:: Exercise requirements ::
Print the data exactly as it is given, please.

:: Dataset section ::
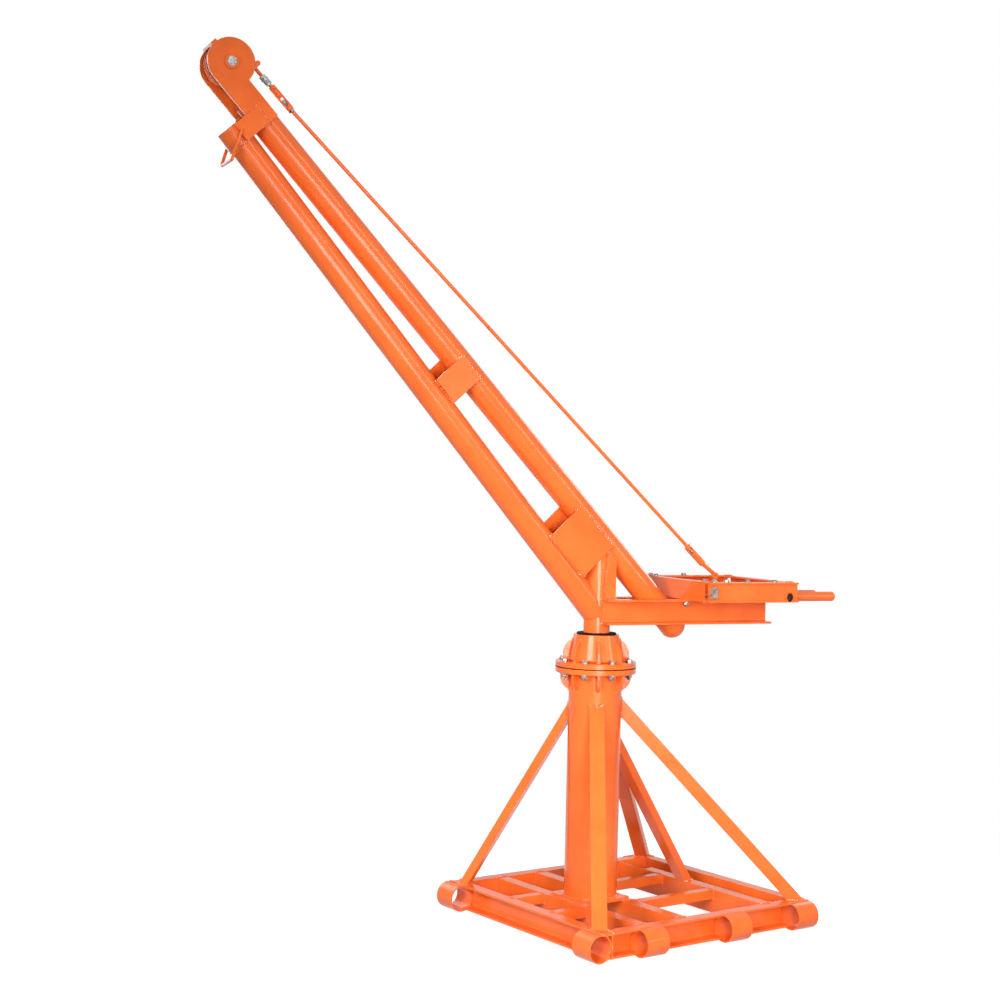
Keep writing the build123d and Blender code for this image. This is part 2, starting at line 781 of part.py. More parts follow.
# Ballast tray: two side rails with a lip, two end channels between them, flat bearers
tray_length = tray_inner_end - tray_outer_end
tray_near_web = tray_near_side - tray_lip
tray_far_web = tray_far_side + tray_lip
tray_near_tip = tray_near_web - tray_flange_width
tray_far_tip = tray_far_web + tray_flange_width
tray_inside = tray_near_tip - tray_far_tip
tray_top_flange = beam_top + tray_height - tray_flange
with BuildPart() as tray_sides:
    add(tray_channel(tray_inner_end, tray_near_web, near * -1, tray_length))
    add(tray_channel(tray_outer_end, tray_far_web, near, tray_length))
    for lip_bottom in (beam_top, tray_top_flange):
        with BuildSketch(level.offset(lip_bottom)):
            with Locations((tray_inner_end, tray_near_web)):
                Rectangle(tray_length, tray_lip, align=(Align.MAX, Align.MIN))
            with Locations((tray_inner_end, tray_far_web)):
                Rectangle(tray_length, tray_lip, align=(Align.MAX, Align.MAX))
        extrude(amount=tray_flange)
    with BuildSketch(boom.offset(-tray_near_side)):
        with Locations(near_slot_at):
            SlotOverall(near_slot_size[1] + 2 * socket_wall, near_slot_size[0] + 2 * socket_wall,
                        rotation=90)
        with Locations(near_hole_at):
            Ellipse(near_hole_size[0] / 2 + socket_wall, near_hole_size[1] / 2 + socket_wall)
    extrude(amount=tray_lip)
    with BuildSketch(boom.offset(-tray_near_side)):
        with Locations(near_slot_at):
            SlotOverall(near_slot_size[1], near_slot_size[0], rotation=90)
        with Locations(near_hole_at):
            Ellipse(near_hole_size[0] / 2, near_hole_size[1] / 2)
    extrude(amount=tray_lip + 2 * tray_web, mode=Mode.SUBTRACT)
save(tray_sides.part, "tray_sides")

bar_level = beam_top + running_gap + bar_diameter / 2
bar_start = tray_outer_end + bar_inset
near_bar_side = tray_near_tip - running_gap - bar_diameter / 2
bar_room = bar_diameter / 2 + running_gap
with BuildPart() as tray_ends:
    add(tray_channel(tray_inner_end, tray_far_tip, head * -1, tray_inside))
    add(tray_channel(tray_outer_end, tray_near_tip, head, tray_inside))
    for side in (near_bar_side, second_bar_side):
        with BuildSketch(Plane(origin=place((tray_outer_end, bar_level), side),
                               x_dir=near, z_dir=head)):
            Circle(bar_room)
            Rectangle(2 * bar_room, 2 * bar_room, align=(Align.CENTER, Align.MAX))
        extrude(amount=tray_flange_width + bar_diameter, mode=Mode.SUBTRACT)
save(tray_ends.part, "tray_ends")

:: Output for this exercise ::
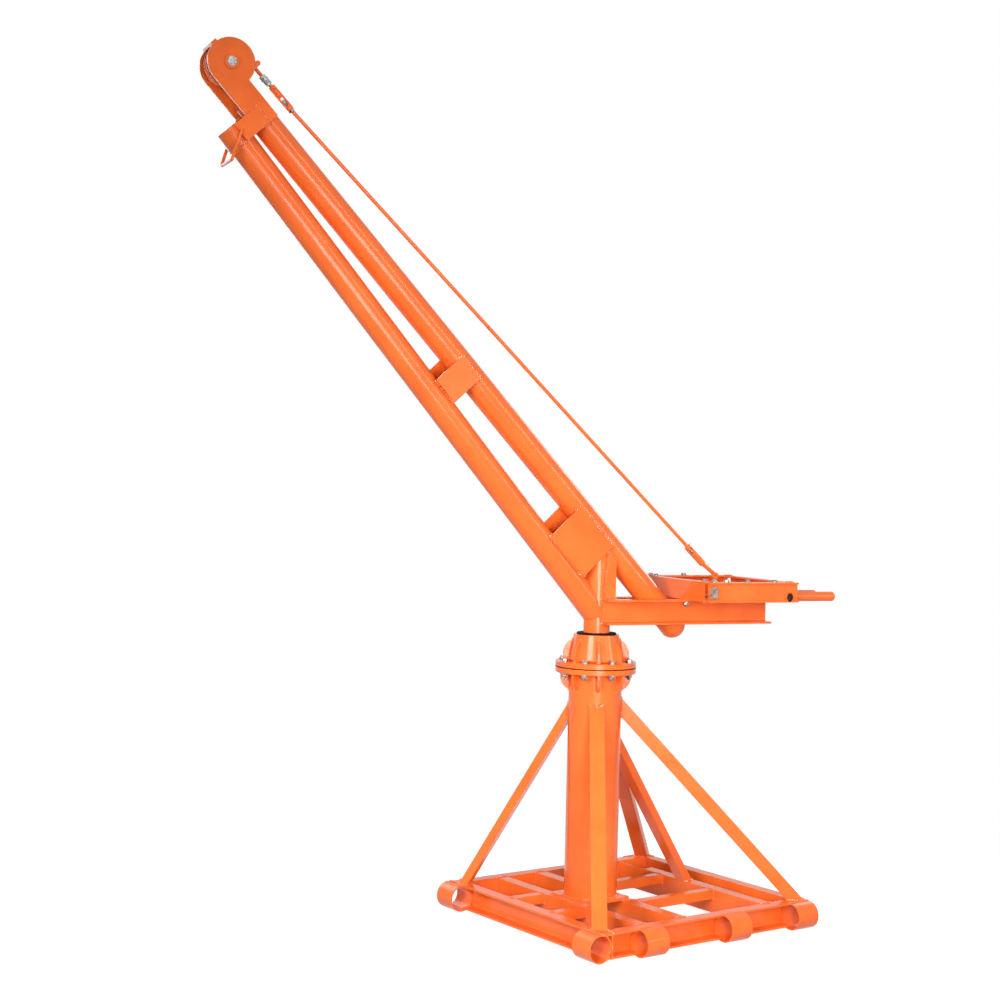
Keep writing the build123d and Blender code for this image. This is part 2, starting at line 781 of part.py. More parts follow.
# Ballast tray: two side rails with a lip, two end channels between them, flat bearers
tray_length = tray_inner_end - tray_outer_end
tray_near_web = tray_near_side - tray_lip
tray_far_web = tray_far_side + tray_lip
tray_near_tip = tray_near_web - tray_flange_width
tray_far_tip = tray_far_web + tray_flange_width
tray_inside = tray_near_tip - tray_far_tip
tray_top_flange = beam_top + tray_height - tray_flange
with BuildPart() as tray_sides:
    add(tray_channel(tray_inner_end, tray_near_web, near * -1, tray_length))
    add(tray_channel(tray_outer_end, tray_far_web, near, tray_length))
    for lip_bottom in (beam_top, tray_top_flange):
        with BuildSketch(level.offset(lip_bottom)):
            with Locations((tray_inner_end, tray_near_web)):
                Rectangle(tray_length, tray_lip, align=(Align.MAX, Align.MIN))
            with Locations((tray_inner_end, tray_far_web)):
                Rectangle(tray_length, tray_lip, align=(Align.MAX, Align.MAX))
        extrude(amount=tray_flange)
    with BuildSketch(boom.offset(-tray_near_side)):
        with Locations(near_slot_at):
            SlotOverall(near_slot_size[1] + 2 * socket_wall, near_slot_size[0] + 2 * socket_wall,
                        rotation=90)
        with Locations(near_hole_at):
            Ellipse(near_hole_size[0] / 2 + socket_wall, near_hole_size[1] / 2 + socket_wall)
    extrude(amount=tray_lip)
    with BuildSketch(boom.offset(-tray_near_side)):
        with Locations(near_slot_at):
            SlotOverall(near_slot_size[1], near_slot_size[0], rotation=90)
        with Locations(near_hole_at):
            Ellipse(near_hole_size[0] / 2, near_hole_size[1] / 2)
    extrude(amount=tray_lip + 2 * tray_web, mode=Mode.SUBTRACT)
save(tray_sides.part, "tray_sides")

bar_level = beam_top + running_gap + bar_diameter / 2
bar_start = tray_outer_end + bar_inset
near_bar_side = tray_near_tip - running_gap - bar_diameter / 2
bar_room = bar_diameter / 2 + running_gap
with BuildPart() as tray_ends:
    add(tray_channel(tray_inner_end, tray_far_tip, head * -1, tray_inside))
    add(tray_channel(tray_outer_end, tray_near_tip, head, tray_inside))
    for side in (near_bar_side, second_bar_side):
        with BuildSketch(Plane(origin=place((tray_outer_end, bar_level), side),
                               x_dir=near, z_dir=head)):
            Circle(bar_room)
            Rectangle(2 * bar_room, 2 * bar_room, align=(Align.CENTER, Align.MAX))
        extrude(amount=tray_flange_width + bar_diameter, mode=Mode.SUBTRACT)
save(tray_ends.part, "tray_ends")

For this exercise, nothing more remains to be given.